Directions >> Show every line containing "caption" by copying it.

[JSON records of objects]
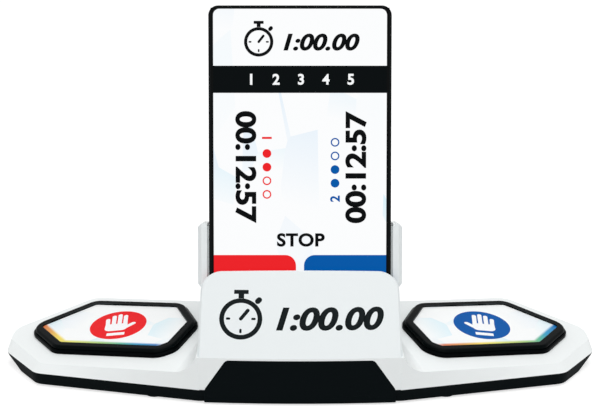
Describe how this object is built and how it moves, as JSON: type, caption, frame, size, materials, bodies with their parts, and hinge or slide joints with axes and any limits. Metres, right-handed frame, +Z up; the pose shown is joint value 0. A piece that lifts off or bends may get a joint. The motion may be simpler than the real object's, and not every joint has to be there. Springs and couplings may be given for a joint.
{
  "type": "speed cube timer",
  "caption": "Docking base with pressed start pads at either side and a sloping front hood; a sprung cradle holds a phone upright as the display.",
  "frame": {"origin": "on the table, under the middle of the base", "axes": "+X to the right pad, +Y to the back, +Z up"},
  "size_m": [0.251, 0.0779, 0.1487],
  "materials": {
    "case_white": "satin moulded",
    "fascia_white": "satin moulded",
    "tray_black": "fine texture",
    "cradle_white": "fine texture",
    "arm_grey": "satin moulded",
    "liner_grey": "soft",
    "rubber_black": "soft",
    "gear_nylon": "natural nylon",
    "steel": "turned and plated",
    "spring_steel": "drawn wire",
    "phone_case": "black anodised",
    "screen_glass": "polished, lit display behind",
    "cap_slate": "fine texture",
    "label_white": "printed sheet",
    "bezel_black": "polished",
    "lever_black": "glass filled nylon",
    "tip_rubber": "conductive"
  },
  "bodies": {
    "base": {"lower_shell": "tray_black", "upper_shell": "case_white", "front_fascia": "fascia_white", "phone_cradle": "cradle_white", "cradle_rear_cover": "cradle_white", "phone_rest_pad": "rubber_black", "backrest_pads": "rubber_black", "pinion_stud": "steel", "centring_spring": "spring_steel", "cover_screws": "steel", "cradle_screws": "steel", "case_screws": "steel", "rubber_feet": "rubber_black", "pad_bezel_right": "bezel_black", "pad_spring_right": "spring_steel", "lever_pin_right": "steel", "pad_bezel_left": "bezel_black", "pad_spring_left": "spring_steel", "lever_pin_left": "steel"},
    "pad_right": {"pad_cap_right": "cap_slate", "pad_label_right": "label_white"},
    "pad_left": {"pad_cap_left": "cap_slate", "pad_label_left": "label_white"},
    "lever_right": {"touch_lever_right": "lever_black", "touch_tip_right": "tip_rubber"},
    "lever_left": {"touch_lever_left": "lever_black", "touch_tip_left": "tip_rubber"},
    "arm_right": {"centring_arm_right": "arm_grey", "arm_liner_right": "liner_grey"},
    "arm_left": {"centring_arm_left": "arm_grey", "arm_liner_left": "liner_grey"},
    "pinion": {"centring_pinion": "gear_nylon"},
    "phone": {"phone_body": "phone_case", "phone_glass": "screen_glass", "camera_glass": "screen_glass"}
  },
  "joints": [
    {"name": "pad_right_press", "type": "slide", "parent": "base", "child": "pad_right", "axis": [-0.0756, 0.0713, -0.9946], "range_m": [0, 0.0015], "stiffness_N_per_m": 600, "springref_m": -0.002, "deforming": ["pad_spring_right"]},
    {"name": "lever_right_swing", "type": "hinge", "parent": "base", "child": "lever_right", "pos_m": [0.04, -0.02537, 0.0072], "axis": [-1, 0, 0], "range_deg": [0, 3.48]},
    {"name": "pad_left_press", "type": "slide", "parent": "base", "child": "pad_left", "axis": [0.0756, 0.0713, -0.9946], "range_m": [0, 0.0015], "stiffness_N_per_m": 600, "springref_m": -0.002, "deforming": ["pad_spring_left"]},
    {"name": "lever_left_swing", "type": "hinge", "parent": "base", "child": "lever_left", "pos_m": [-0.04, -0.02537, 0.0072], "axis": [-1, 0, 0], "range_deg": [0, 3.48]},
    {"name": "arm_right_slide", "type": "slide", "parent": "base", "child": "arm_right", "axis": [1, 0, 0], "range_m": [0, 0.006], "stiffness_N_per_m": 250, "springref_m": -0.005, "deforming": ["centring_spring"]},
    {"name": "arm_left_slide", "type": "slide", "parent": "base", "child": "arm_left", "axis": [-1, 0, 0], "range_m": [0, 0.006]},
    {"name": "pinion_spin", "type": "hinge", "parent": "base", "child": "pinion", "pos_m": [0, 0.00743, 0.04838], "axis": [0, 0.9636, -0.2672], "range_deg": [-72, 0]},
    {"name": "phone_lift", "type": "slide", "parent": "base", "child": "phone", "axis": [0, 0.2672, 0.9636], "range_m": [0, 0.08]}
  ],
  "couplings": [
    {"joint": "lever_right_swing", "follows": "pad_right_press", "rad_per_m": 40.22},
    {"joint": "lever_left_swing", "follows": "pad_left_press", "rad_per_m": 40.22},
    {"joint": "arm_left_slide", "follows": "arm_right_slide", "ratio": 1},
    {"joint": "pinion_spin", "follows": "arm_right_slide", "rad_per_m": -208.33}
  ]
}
--
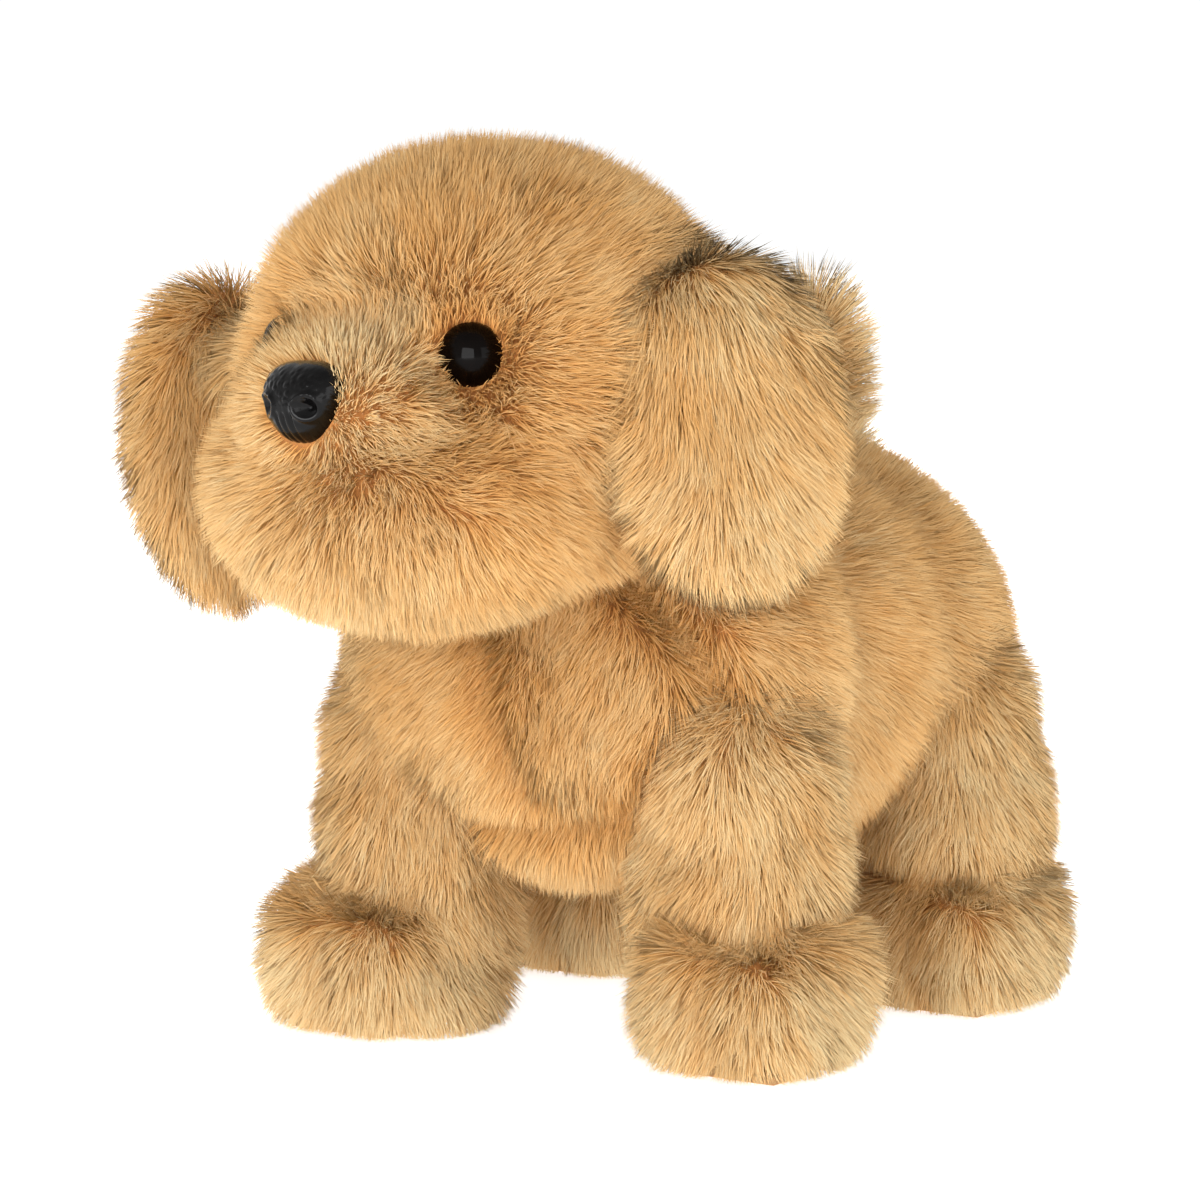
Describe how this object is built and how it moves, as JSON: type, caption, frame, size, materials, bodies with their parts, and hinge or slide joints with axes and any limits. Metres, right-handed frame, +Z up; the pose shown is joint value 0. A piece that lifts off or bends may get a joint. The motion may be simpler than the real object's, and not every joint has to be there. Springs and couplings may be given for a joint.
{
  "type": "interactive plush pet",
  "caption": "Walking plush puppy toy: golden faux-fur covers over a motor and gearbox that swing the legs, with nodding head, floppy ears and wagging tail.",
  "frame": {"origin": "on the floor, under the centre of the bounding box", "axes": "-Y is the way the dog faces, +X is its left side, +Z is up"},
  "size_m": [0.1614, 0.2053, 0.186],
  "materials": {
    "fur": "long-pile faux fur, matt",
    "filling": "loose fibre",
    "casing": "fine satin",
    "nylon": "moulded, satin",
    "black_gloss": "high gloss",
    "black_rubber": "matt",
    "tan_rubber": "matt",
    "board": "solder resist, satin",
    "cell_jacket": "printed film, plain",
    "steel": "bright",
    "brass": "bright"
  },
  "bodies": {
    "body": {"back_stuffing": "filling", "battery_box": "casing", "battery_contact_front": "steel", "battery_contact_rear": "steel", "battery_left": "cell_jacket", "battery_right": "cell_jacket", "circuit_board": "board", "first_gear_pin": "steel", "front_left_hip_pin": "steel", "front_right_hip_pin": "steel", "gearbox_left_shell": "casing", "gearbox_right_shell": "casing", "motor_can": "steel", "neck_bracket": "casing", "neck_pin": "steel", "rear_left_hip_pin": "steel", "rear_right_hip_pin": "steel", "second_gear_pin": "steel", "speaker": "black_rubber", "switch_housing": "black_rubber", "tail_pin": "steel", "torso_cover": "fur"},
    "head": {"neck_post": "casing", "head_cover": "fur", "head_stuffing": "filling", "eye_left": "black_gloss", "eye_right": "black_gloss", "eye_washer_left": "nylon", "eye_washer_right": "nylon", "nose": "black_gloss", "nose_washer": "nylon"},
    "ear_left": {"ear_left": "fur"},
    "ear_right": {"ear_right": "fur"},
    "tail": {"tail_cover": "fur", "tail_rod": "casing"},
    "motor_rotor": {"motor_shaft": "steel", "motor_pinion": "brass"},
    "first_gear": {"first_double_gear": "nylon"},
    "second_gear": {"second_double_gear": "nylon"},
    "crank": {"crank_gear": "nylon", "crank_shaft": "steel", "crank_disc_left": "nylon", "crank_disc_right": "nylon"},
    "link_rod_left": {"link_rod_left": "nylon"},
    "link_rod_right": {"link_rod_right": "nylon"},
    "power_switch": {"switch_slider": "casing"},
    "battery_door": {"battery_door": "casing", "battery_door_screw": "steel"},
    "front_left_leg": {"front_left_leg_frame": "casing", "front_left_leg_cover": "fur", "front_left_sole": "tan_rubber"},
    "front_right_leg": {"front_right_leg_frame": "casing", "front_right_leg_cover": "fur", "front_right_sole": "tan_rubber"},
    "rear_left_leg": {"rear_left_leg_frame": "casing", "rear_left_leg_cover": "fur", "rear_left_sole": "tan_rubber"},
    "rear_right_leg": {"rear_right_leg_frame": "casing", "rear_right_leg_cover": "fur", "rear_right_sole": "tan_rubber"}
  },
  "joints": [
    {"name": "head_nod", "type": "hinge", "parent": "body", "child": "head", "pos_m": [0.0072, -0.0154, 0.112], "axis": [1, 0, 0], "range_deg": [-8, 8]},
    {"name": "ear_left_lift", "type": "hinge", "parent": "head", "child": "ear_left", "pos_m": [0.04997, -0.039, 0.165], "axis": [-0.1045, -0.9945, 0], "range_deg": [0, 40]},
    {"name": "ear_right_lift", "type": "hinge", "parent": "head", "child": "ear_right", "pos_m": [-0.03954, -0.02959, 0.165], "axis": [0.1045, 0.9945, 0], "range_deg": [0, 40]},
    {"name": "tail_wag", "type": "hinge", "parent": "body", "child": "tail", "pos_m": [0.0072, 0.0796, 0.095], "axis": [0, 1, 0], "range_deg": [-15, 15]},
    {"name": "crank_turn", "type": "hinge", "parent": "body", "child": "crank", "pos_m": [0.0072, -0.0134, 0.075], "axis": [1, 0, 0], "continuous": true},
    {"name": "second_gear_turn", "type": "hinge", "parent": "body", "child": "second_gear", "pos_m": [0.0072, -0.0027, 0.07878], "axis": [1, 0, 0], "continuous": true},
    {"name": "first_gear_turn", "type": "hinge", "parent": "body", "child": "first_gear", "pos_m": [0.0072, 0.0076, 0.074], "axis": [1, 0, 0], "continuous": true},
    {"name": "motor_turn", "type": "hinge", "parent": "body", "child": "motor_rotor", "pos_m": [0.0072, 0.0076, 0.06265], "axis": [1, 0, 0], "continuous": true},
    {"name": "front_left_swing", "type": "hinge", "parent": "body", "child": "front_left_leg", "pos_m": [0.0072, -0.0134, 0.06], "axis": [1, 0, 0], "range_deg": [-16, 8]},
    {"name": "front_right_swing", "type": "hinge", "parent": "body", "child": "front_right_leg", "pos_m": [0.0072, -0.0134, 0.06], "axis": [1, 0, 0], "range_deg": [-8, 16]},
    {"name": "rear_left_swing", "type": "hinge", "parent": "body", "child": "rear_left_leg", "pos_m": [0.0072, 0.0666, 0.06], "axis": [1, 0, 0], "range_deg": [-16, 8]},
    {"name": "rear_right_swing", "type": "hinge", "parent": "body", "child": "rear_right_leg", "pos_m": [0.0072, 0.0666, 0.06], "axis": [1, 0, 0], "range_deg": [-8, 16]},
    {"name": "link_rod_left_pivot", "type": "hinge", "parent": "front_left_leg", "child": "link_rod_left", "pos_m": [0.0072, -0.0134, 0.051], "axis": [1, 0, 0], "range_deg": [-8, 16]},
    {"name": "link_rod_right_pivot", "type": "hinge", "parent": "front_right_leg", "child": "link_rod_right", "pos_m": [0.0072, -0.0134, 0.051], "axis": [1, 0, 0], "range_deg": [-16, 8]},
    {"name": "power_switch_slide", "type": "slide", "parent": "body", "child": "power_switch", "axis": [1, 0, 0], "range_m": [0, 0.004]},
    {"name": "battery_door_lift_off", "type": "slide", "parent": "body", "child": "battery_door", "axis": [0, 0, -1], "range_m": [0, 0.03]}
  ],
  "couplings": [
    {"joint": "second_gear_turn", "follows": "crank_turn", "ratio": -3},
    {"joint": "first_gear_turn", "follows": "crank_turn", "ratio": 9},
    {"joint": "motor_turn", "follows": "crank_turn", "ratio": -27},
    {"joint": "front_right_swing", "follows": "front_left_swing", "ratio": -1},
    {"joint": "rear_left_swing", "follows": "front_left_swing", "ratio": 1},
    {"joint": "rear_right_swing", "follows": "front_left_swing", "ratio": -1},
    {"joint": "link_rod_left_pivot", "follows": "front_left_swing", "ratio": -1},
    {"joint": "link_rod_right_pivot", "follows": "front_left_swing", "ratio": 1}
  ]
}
--
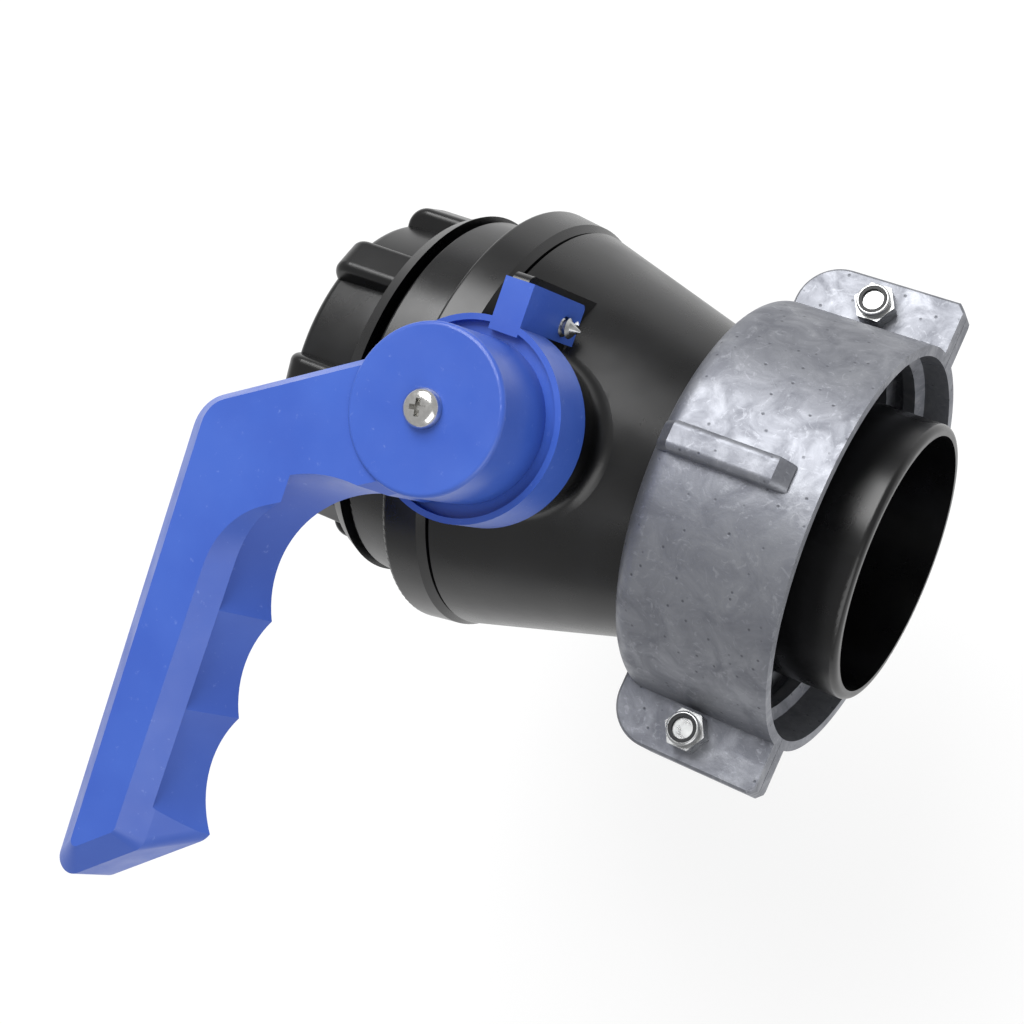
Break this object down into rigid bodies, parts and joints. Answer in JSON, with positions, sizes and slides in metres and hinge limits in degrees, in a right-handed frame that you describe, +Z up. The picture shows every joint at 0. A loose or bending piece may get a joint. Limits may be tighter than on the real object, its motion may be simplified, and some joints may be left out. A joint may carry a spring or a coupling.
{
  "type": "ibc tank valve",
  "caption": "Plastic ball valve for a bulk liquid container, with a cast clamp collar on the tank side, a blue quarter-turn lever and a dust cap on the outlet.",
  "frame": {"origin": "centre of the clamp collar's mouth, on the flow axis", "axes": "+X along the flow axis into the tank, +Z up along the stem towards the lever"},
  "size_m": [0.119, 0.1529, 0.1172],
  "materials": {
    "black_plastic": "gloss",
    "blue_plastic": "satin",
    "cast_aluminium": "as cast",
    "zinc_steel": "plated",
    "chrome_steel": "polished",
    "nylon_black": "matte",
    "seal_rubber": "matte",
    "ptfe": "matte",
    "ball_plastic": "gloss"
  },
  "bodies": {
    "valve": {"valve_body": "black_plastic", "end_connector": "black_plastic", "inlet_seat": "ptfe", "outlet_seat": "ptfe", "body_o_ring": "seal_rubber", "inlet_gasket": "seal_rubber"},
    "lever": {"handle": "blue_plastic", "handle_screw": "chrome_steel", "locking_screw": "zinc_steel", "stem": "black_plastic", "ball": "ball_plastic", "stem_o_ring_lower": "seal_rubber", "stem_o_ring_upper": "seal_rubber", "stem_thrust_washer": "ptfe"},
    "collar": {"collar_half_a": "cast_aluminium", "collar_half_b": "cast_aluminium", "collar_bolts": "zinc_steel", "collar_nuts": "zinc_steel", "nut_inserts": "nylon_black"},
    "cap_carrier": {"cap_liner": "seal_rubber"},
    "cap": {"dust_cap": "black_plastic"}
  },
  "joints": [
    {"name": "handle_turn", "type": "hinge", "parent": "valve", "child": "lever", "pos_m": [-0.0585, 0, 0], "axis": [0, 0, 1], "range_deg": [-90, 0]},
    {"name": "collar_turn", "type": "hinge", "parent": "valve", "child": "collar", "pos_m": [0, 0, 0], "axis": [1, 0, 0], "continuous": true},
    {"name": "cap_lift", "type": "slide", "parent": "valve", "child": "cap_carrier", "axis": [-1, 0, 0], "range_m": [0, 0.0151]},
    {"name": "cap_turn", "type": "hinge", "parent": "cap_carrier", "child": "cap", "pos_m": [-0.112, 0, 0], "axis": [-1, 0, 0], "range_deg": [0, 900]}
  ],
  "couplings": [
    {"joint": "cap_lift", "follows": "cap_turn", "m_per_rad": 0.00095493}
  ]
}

The result >>
Describe how this object is built and how it moves, as JSON: type, caption, frame, size, materials, bodies with their parts, and hinge or slide joints with axes and any limits. Metres, right-handed frame, +Z up; the pose shown is joint value 0. A piece that lifts off or bends may get a joint. The motion may be simpler than the real object's, and not every joint has to be there. Springs and couplings may be given for a joint.
  "caption": "Docking base with pressed start pads at either side and a sloping front hood; a sprung cradle holds a phone upright as the display.",
Describe how this object is built and how it moves, as JSON: type, caption, frame, size, materials, bodies with their parts, and hinge or slide joints with axes and any limits. Metres, right-handed frame, +Z up; the pose shown is joint value 0. A piece that lifts off or bends may get a joint. The motion may be simpler than the real object's, and not every joint has to be there. Springs and couplings may be given for a joint.
  "caption": "Walking plush puppy toy: golden faux-fur covers over a motor and gearbox that swing the legs, with nodding head, floppy ears and wagging tail.",
  "caption": "Plastic ball valve for a bulk liquid container, with a cast clamp collar on the tank side, a blue quarter-turn lever and a dust cap on the outlet.",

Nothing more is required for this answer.